August 30, 2007
The trendiest new office: a coffee shop with Wi-Fi
Detroit Free Press
HUGH GRANNUM / DETROIT FREE PRESS/MCT
Mark Yurich and Ralph Dor-Ghali, who work in sales at Sysco Food Services, took over a corner of Panera Bread in Troy, Mich., recently. Their laptops were buzzing. Pastry remnants surrounded their tables. Steaming coffee cups were filled to the brim. They took calls and placed orders for clients from their computers, which were connected to wireless Internet that Panera provides its customers free.
"We know all the Paneras in metro Detroit," said Yurich, a district sales manager who has an office, but which he acknowledges he rarely visits.
Yurich and Dor-Ghali are among a growing number of workers using coffee shops as offices.
While there are no hard statistics showing how many workers are doing this, experts say an entrepreneurial boom is driving more people to use cafes. At the same time, more coffee shops are offering free wireless Internet, or Wi-Fi, an attractive feature for workers on the go.
"It's a definite trend," said John A. Challenger, chief executive officer of the Chicago-based outplacement consultancy firm Challenger, Gray & Christmas.
Challenger added that he works out of Chicago-area coffee shops when he needs to.
Saving costs, commuting time, gasoline
"There are also a lot more self-employed people these days who don't want to have the expense of an office," Challenger said. "It's also a way to cut back on gas spent during expensive commutes. And not only that, but commuting is a big waste of time. So, it cuts back on that, too."
Look in a coffee shop and you'll find a sea of workers ranging from sales people to pharmaceutical representatives. Not only do they work from laptops, they also meet with clients and hold meetings at coffee shops.
"It's nice to have a place to stop on the road to work," Yurich said. "It's a great place to meet clients. And, who can beat the baked goods and coffee? We definitely spend a lot of money here."
Wi-Fi – which allows data to be transmitted via a wireless network – is a major draw for workers, observers say.
Of Panera's 1,056 locations in the country, 940 are equipped with free Wi-Fi, said spokeswoman Liz Scales.
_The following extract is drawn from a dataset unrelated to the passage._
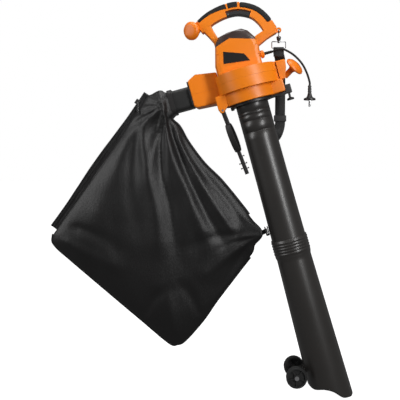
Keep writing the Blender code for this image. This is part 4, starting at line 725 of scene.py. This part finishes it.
zipper = {"top": (-0.296, 0.042, -0.249), "end": (-0.588, 0.042, -0.664), "width": 0.030, "pitch": 0.0032,
          "first": 0.050, "inset": 0.0069, "apart": 0.0011, "tooth": (0.0014, 0.0024, 0.0012)}
zipTop, zipEnd = np.array(zipper["top"]), np.array(zipper["end"])
zipWay = (zipEnd - zipTop) / np.linalg.norm(zipEnd - zipTop)
zipSide = np.array((zipWay[2], 0.0, -zipWay[0]))  # across the flap, in towards the bag
if zipSide[0] < 0:
    zipSide = -zipSide


def flapMesh():
    # a folded strip with a raised hem along both edges, bowed a little between its ends
    t = np.linspace(0, 1, 120)
    length = np.linalg.norm(zipEnd - zipTop)
    path = zipTop + zipWay * (t * length)[:, None] + zipSide * (0.0125 + 0.002 * np.sin(t * 9))[:, None]
    path[:, 1] += -0.002 * np.sin(t * math.pi) + 0.0006 * np.sin(t * 40)
    w = zipper["width"] / 2
    u = np.linspace(-1, 1, 41)
    hem = 0.0016 * (np.exp(-(((u - 0.88) / 0.10) ** 2)) + np.exp(-(((u + 0.88) / 0.10) ** 2)))
    dip = 0.0006 * np.exp(-((u / 0.16) ** 2))
    top = np.column_stack((u * w, 0.0024 + hem - dip))
    bottom = np.column_stack((u[::-1] * w, -0.0024 - hem[::-1] * 0.6))
    return sweptMesh("zip_flap", path, np.vstack((top, bottom)), zipSide)


link("zip_flap", flapMesh(), looks["nylonHem"], node="collecting_bag")


def boxesAlong(name, centres, along, side, out, size):
    # one small box with eight corners at each centre
    signs = np.array([(a, b, c) for a in (-1, 1) for b in (-1, 1) for c in (-1, 1)]) * np.array(size) / 2
    spread = signs[:, :1] * along + signs[:, 1:2] * side + signs[:, 2:3] * out
    corners = centres[:, None] + spread[None]
    quads = np.array([(0, 1, 3, 2), (4, 6, 7, 5), (0, 4, 5, 1), (2, 3, 7, 6), (0, 2, 6, 4), (1, 5, 7, 3)])
    faces = (quads[None] + 8 * np.arange(len(centres))[:, None, None]).reshape(-1, 4)
    mesh = bpy.data.meshes.new(name)
    mesh.from_pydata(corners.reshape(-1, 3).tolist(), [], faces.tolist())
    return outward(mesh)


zipLong = float(np.linalg.norm(zipEnd - zipTop))
steps = np.arange(zipper["first"], zipLong - 0.004, zipper["pitch"])
teethRows = []
for row, shift in ((0, -zipper["apart"]), (1, zipper["apart"])):
    spots = zipTop + zipWay * (steps + row * zipper["pitch"] / 2)[:, None] + zipSide * (zipper["inset"] + shift)
    spots[:, 1] -= 0.0048 + 0.002 * np.sin((steps / zipLong) * math.pi)
    teethRows.append(boxesAlong("row", spots, zipWay, zipSide, toolY, zipper["tooth"]))
teeth = link("zip_teeth", joined("zip_teeth", teethRows), looks["zipMetal"], smooth=False)
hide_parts("collecting_bag")
pull = {"at": (-0.3165, 0.0335, -0.2810), "drop": 0.026, "wire": 0.0008, "eye": (0.0030, 0.0042),
        "tab": (0.0052, 0.0015, 0.0006)}


def pullMesh():
    # a wire eye in front of the slider and a flat tab hanging from it
    x, y, z = pull["at"]
    a = np.linspace(0, 2 * math.pi, 28, endpoint=False)
    deep, high = pull["eye"]
    eye = np.column_stack((np.full(28, x), y + deep * np.cos(a) - deep, z - 0.0020 + high * np.sin(a)))
    parts = [sweptMesh("eye", eye, roundSection(pull["wire"], 10), (1, 0, 0), closedPath=True)]
    t = np.linspace(0, 1, 24)[:, None]
    run = np.array((x, y - 0.0052, z - 0.0050)) + t * np.array((0.0005, -0.0010, -pull["drop"]))
    shape = flatSection(*pull["tab"])
    grow = np.interp(t[:, 0], (0, 0.12, 0.3, 0.85, 1), (0.55, 1, 0.8, 1.1, 0.6))
    wide = shape[None, :, :1] * grow[:, None, None] * np.array((1, 0, 0))
    points = run[:, None] + wide + shape[None, :, 1:2] * toolY
    parts.append(outward(gridMesh("tab", points, wrapCols=True, capStart=True, capEnd=True)))
    return joined("zip_pull", parts)


zipPull = link("zip_pull", pullMesh(), looks["zipMetal"], body="slider_body")
print("flap, zip and hems made")

relief = {"from": 0.0560, "tip": 0.1010, "thick": 0.0049, "thin": 0.0040, "rings": 8}
reach = relief["tip"] - relief["from"]
t = np.linspace(0, 1, 130)
ribbed = 0.00055 * np.clip(np.sin(t * relief["rings"] * 2 * math.pi), -0.6, 1) * (t > 0.22) * (t < 0.97)
reliefProfile = np.column_stack((relief["thick"] + (relief["thin"] - relief["thick"]) * t + ribbed, reach * t))
reliefProfile = np.vstack(((0.0002, 0.0), reliefProfile, (0.0002, reach)))
sleeveAt = toWorld((relief["from"], *lead["start"][1:]))
sleeveMesh = outward(turnedMesh("lead_sleeve", reliefProfile, 40, sleeveAt, (toolY, toolZ, toolX)))
link("lead_sleeve", sleeveMesh, looks["leadRubber"], node="strain_relief")

strap = {"width": 0.032, "thick": 0.0020, "ringX": 0.1179, "ringLow": -0.1185, "reach": 0.0028,
         "twist": 58, "twistFrom": -0.345}


def strapMesh():
    # round the ring's bar, back behind the head, then down; it turns on its edge as it falls
    x, low, reach = strap["ringX"], strap["ringLow"], strap["reach"]
    a = np.radians(np.linspace(200, -20, 12))
    fold = np.column_stack((np.full(12, x), reach * np.cos(a), low + reach * np.sin(a)))
    front = np.array([(x, -reach - 0.0006, low - 0.026)])
    down = np.array([(x, 0.0050, low - 0.014), (0.1240, 0.0300, -0.1500), (0.1250, 0.0560, -0.1720),
                     (0.1270, 0.0680, -0.2100), (0.1270, 0.0700, -0.2600), (0.1265, 0.0698, -0.3090),
                     (0.1265, 0.0698, -0.3290), (0.1260, 0.0698, -0.3490), (0.1215, 0.0680, -0.3700),
                     (0.1120, 0.0640, -0.4050), (0.1000, 0.0590, -0.4400), (0.0960, 0.0575, -0.4550)])
    path = splineThrough(np.vstack((front, fold, down)), 170)
    turn = np.radians(strap["twist"]) * np.clip((strap["twistFrom"] - path[:, 2]) / 0.05, 0, 1) ** 2
    across = np.column_stack((np.cos(turn), np.sin(turn), np.zeros(len(turn))))
    return sweptMesh("shoulder_webbing", path, flatSection(strap["width"], strap["thick"]), across)


link("shoulder_webbing", strapMesh(), looks["webbing"], node="shoulder_strap")
print("strap made")

tether = {"pin": toWorld((-0.091, -0.024, -0.074)), "end": (0.0225, -0.024, -0.5020), "open": 27.0,
          "studs": ((0.149, 1), (0.169, -1), (0.172, 1), (0.184, -1), (0.188, 1)), "stud": 0.0017,
          "loopAt": 0.088, "loop": (0.043, 0.0095)}
tetherWay = np.array(tether["end"]) - tether["pin"]
tetherLong = float(np.linalg.norm(tetherWay))
tetherWay /= tetherLong
tetherSide = np.cross(toolY, tetherWay)  # sideways, to the right
if tetherSide[0] < 0:
    tetherSide = -tetherSide


def tetherMesh():
    pin = tether["pin"]

    def strip(first, last, width, thick, count=20):
        # a flat length of the band, between two distances from the pin
        t = np.linspace(first, last, count)[:, None]
        return sweptMesh("strip", pin + tetherWay * t, flatSection(width, thick), tetherSide)

    eye = [(0.0033, -0.002), (0.0070, -0.002), (0.0074, -0.0012), (0.0074, 0.0012), (0.0070, 0.002),
           (0.0033, 0.002)]
    parts = [outward(turnedMesh("eye", eye, 40, pin, (tetherSide, tetherWay, toolY)))]
    parts.append(strip(0.0045, 0.050, 0.0135, 0.0038))
    turn = math.radians(tether["open"])  # the loop stands open towards the right
    axis = tetherSide * math.cos(turn) - toolY * math.sin(turn)
    out = np.cross(axis, tetherWay)
    a = np.linspace(0, 2 * math.pi, 90, endpoint=False)
    high, wide = tether["loop"]
    ring = pin + tetherWay * (tether["loopAt"] + high * np.cos(a))[:, None] + out * (wide * np.sin(a))[:, None]
    parts.append(sweptMesh("loop", ring, flatSection(0.019, 0.0028, 0.0010), axis, closedPath=True))
    parts.append(strip(0.126, tetherLong - 0.001, 0.0120, 0.0036, 30))
    for at, side in tether["studs"]:
        foot = pin + tetherWay * at + tetherSide * side * 0.0055
        run = foot + tetherSide * side * np.linspace(0, 0.0065, 8)[:, None]
        size = np.array([0.9, 0.8, 0.75, 0.75, 0.9, 1.5, 1.6, 1.2])[:, None, None]
        disc = roundSection(tether["stud"], 14)[None] * size
        pts = run[:, None] + disc[..., :1] * toolY + disc[..., 1:2] * tetherWay
        parts.append(outward(gridMesh("stud", pts, wrapCols=True, capStart=True, capEnd=True)))
    return joined("tether_band", parts)


link("tether_band", tetherMesh(), looks["bandRubber"], body="tether_body", node="tether")
print("tether made")

stage = {"floor": -1.1895, "reach": 14.0, "shades": (0.40, 0.42), "room": 0.16, "behind": 1.0}
darker, lighter = [(shade, shade, shade, 1.0) for shade in stage["shades"]]
paper = Board("paper", darker[:3], 0.85)
paper.feed("Base Color", paper.blend(paper.noise(3.0), darker, lighter))
paper.feed("Emission Color", (1.0, 1.0, 1.0, 1.0))
paper.feed("Emission Strength", 1.0)
r = stage["reach"]
floorPoints = np.array([[(-r, -r, stage["floor"]), (-r, r, stage["floor"])],
                        [(r, -r, stage["floor"]), (r, r, stage["floor"])]])
floor = link("floor", gridMesh("floor", floorPoints[:, ::-1]), paper.material, None, False)
floor.visible_diffuse = floor.visible_glossy = False  # the white sheet lends the tool no light of its own

world = bpy.data.worlds.new("studio")
bpy.context.scene.world = world
world.use_nodes = True
sky = world.node_tree.nodes["Background"]
sky.inputs["Color"].default_value = (1.0, 1.0, 1.0, 1.0)
seen = world.node_tree.nodes.new("ShaderNodeLightPath")
level = world.node_tree.nodes.new("ShaderNodeMapRange")  # white paper behind, a dimmer room in the reflections
level.inputs["To Min"].default_value, level.inputs["To Max"].default_value = stage["room"], stage["behind"]
world.node_tree.links.new(seen.outputs["Is Camera Ray"], level.inputs["Value"])
world.node_tree.links.new(level.outputs["Result"], sky.inputs["Strength"])


def softbox(name, at, aim, size, power):
    data = bpy.data.lights.new(name, "AREA")
    data.shape, data.size, data.size_y, data.energy = "RECTANGLE", size[0], size[1], power
    lamp = bpy.data.objects.new(name, data)
    turn = (Vector(aim) - Vector(at)).to_track_quat("-Z", "Y")
    lamp.matrix_world = Matrix.Translation(at) @ turn.to_matrix().to_4x4()
    bpy.context.scene.collection.objects.link(lamp)


lamps = {  # place, aim, size and watts
    "key": ((1.25, -1.9, 0.35), (0.0, 0.0, -0.5), (0.35, 1.9), 47),
    "fill": ((-2.1, -0.9, 0.3), (-0.2, 0.0, -0.5), (0.6, 1.6), 22),
    "top": ((0.0, -0.2, 1.3), (0.0, 0.0, -0.3), (1.4, 0.9), 22),
}
for name, settings in lamps.items():
    softbox(name, *settings)

view = {"height": -0.435, "distance": 1.93, "lens": 56.95, "shift": (-0.10, -0.12)}
cameraData = bpy.data.cameras.new("camera")
cameraData.lens, cameraData.sensor_width = view["lens"], 36.0
cameraData.shift_x, cameraData.shift_y = view["shift"]
cameraData.clip_start, cameraData.clip_end = 0.05, 60.0
camera = bpy.data.objects.new("camera", cameraData)
camera.location = (0.0, -view["distance"], view["height"])
camera.rotation_euler = (math.radians(90), 0.0, 0.0)
bpy.context.scene.collection.objects.link(camera)
bpy.context.scene.camera = camera
bpy.context.scene.view_settings.view_transform = "Standard"

print("scene ready")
"We're the largest provider of free Wi-Fi in the country," Scales said. "There are people that are there and don't want to buy anything, and that's all right. But most people do, and we have had nothing but positive remarks about this."
Jill Jordan, a career coach who closed her office last year and went virtual, said working from coffee shops has helped business.
"Clients appreciate that you are virtual," she said. "They like knowing that they're not paying for your pretty chair, your pretty desk, your pretty paintings."
"We purposely decided not to have offices because we figured we could save the dollars we would spend investing in an office and pump it directly into our business," she added.
Frank Rubino, a construction manager, said coffee shops are great to work from when he is moving from site to site.
"They have great bagels"
"One of our sites is right across the street," he said as he worked at a Panera. "They have great bagels here. And, yes, I have a good-sized office. But this is much more convenient."
Melissa Williams, a pharmaceutical rep for Pfizer, regularly works out of a Caribou Coffee.
Caribou Coffee spokesman Ryan King said the store installed free Wi-Fi in September.
"I like it here because the first hour of Internet is free, and it's less congested than other places," Williams said.
After the first hour online, Caribou's system requires customers to spend $1.50 every half-hour.
"We also don't have our own offices," Williams went on. "We are required to have one at home, but when you're on the road and need to stop somewhere and read a report, this works out much better."
"There are a lot of jobs where you can't really do this," Challenger said. For example, some professionals, such as attorneys, should keep their offices for image reasons.
"If you want to show a big company that you're a big company, too, you might need an office," he added.